„Erstaunlich!“ sagt Glo, als wir um die Ecke biegen, „Den gibt´s ja wirklich“. Wir sind offenbar nicht die Einzigen, die sich davon persönlich überzeugen wollen. Vor, neben, hinter uns zücken tausende Menschen staunend ihre Handykameras.
Bisschen unpraktisches Geschenk, denke ich. Muss man ja auch Platz für haben. Für mich wärs nix. Hier allerdings passt er ziemlich perfekt hin, dieser monströse Stahlkoloss. Größer als ich ihn mir vorgestellt hatte ist er jedenfalls. Und elegant. Sehr elegant.
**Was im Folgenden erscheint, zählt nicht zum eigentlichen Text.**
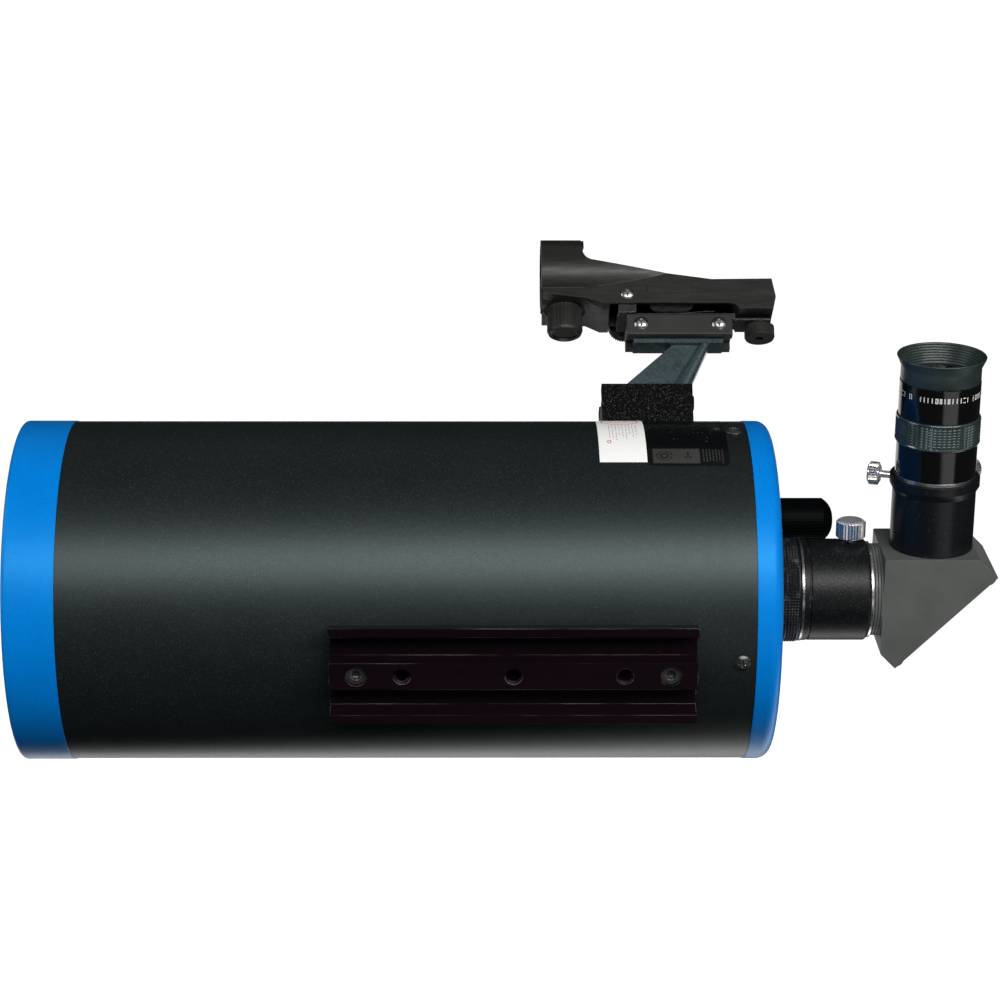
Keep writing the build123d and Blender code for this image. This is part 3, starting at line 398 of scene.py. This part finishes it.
brass = surface("brass", (0.72, 0.50, 0.20), 0.28, metal=1.0, mottle=0.1, grain_scale=1500, edge=0.15)
cork = surface(
    "cork", (0.38, 0.23, 0.11), 0.85, mottle=0.35, mottle_scale=500, grain_scale=900, grain_depth=0.15,
)
paper = surface(
    "label_white", (0.93, 0.93, 0.92), 0.38, mottle=0.03, grain_scale=1600, grain_depth=0.01, edge=0.05,
    coat=0.2,
)
# Painted light: the white label paper glows a little, so that it looks brighter than the lamps alone make
# it.
PAPER_PAINTED_GLOW = 0.14
glow = paper.node_tree.nodes["Principled BSDF"]
glow.inputs["Emission Color"].default_value = (1, 1, 1, 1)
glow.inputs["Emission Strength"].default_value = PAPER_PAINTED_GLOW
film = surface(
    "label_dark", (0.0022, 0.0032, 0.0036), 0.18, spec=0.35, mottle=0.2, grain_scale=900,
    grain_depth=0.006, edge=0.05,
)
print_grey = surface(
    "print_grey", (0.045, 0.045, 0.044), 0.35, spec=0.3, mottle=0.1, grain_scale=2000, edge=0.0
)
print_dark = surface(
    "print_dark", (0.004, 0.004, 0.004), 0.35, spec=0.2, mottle=0.1, grain_scale=2000, edge=0.0
)
print_pale = surface("print_pale", (0.42, 0.42, 0.45), 0.35, mottle=0.15, grain_scale=2000, edge=0.0)
print_red = surface("print_red", (0.72, 0.09, 0.06), 0.4, mottle=0.15, grain_scale=2000, edge=0.0)
print_white = surface("print_white", (0.75, 0.75, 0.72), 0.4, mottle=0.12, grain_scale=2500, edge=0.0)
mirror = surface(
    "mirror_glass", (0.90, 0.92, 0.93), 0.03, metal=1.0, mottle=0.02, rough_spread=0.01,
    grain_strength=0.0, edge=0.1,
)
diode = surface("emitter_red", (0.55, 0.02, 0.02), 0.25, coat=0.3, mottle=0.1, edge=0.05)
lens_glass = clear_glass("optical_glass", (0.93, 0.97, 0.98))
finder_glass = clear_glass("finder_glass", (0.75, 0.86, 0.92))
prism_glass = clear_glass("prism_glass", (0.94, 0.96, 0.96))

finishes = {
    "main_tube": tube_paint,
    "front_cell": blue_paint,
    "rear_cell": blue_paint,
    "corrector_plate": lens_glass,
    "corrector_gasket": cork,
    "corrector_retainer": anodised_plain,
    "retainer_screws": black_steel,
    "secondary_holder": finder_plastic,
    "collimation_plate": anodised_plain,
    "collimation_screws": steel,
    "secondary_mirror": mirror,
    "secondary_baffle": anodised_plain,
    "cell_screws": black_steel,
    "primary_baffle": anodised_plain,
    "mirror_carrier": anodised_plain,
    "primary_mirror": mirror,
    "mirror_lock_ring": anodised_plain,
    "focus_bushing": brass,
    "focus_shaft": steel,
    "focus_knob": knob_rubber,
    "rear_neck": anodised_plain,
    "union_washer": steel,
    "visual_back": cast_black,
    "visual_back_screw": knurled_chrome,
    "diagonal_nose": chrome,
    "diagonal_housing": housing_black,
    "diagonal_prism": prism_glass,
    "diagonal_cover": housing_black,
    "cover_screws": black_steel,
    "eyepiece_holder": holder_black,
    "holder_screw_front": knurled_chrome,
    "holder_screw_rear": knurled_chrome,
    "eyepiece_barrel": chrome,
    "eyepiece_body": gloss_black,
    "eyepiece_top": gloss_black,
    "field_lens": lens_glass,
    "eye_lens": lens_glass,
    "dovetail_plate": anodised,
    "plate_screws": black_steel,
    "caution_label": paper,
    "spec_label": film,
    "finder_shoe": shoe_black,
    "shoe_screws": black_steel,
    "shoe_clamp_screw": knurled_chrome,
    "finder_stem": stem_paint,
    "finder_clamp": clamp_plastic,
    "clamp_screws": steel,
    "finder_cradle": black_steel,
    "leaf_spring": dim_steel,
    "pivot_screw": steel,
    "finder_body": finder_plastic,
    "finder_lens": finder_glass,
    "finder_emitter": diode,
    "coin_cell": dim_steel,
    "brightness_knob": finder_plastic,
    "altitude_knob": finder_plastic,
    "azimuth_wheel": finder_plastic,
}
for name, finish in finishes.items():
    mesh = nodes[name].data
    mesh.materials.clear()
    mesh.materials.append(finish)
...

Mit der GoPro im Anschlag manövriere ich zwischen den Plastekitscheiffeltürmchenverkäufern in Richtung Turm. Im Augenwinkel beobachte ich, wie die Männer mühelos größere Mengen Plastiktürmchen unters staunende Volk bringen. Das Portfolio reicht von der bescheidenen Schlüsselanhängervariante für einen schmalen Euro bis zu Highend- Deluxeversion für das 16fache. Diese allerdings begeistern den Betrachter mit einer batteriebetriebene LED-Blitzeblinkfunktion. Wer kann, der kann…
Wir widerstehen knapp der Nippes-Versuchung und heben den Blick von den Displays in Richtung Original. Allein dem Zufall haben wir zu verdanken, dass wir uns dem Spektakel von hinten nähern und jetzt diesen beeindruckenden Blick haben. Oder ist das hier vorne? Weiß das jemand? Da stehen wir also eine Weile mit toller Aussicht über den terrassenartigen Park, fotografieren, staunen und beobachten wie Nippesverkäufer, Touristen und Taschendiebe ihrem Tagewerk nachgehen. Im Park versuchen Hütchenspieler aufgesetzt begeistert über horrende Gewinne Opfer zu akquirieren, ein paar Meter weiter scheuchen Polizisten mit Blaulicht und Horn übervorsichtige Selfiestickbesitzer von der Kreuzung.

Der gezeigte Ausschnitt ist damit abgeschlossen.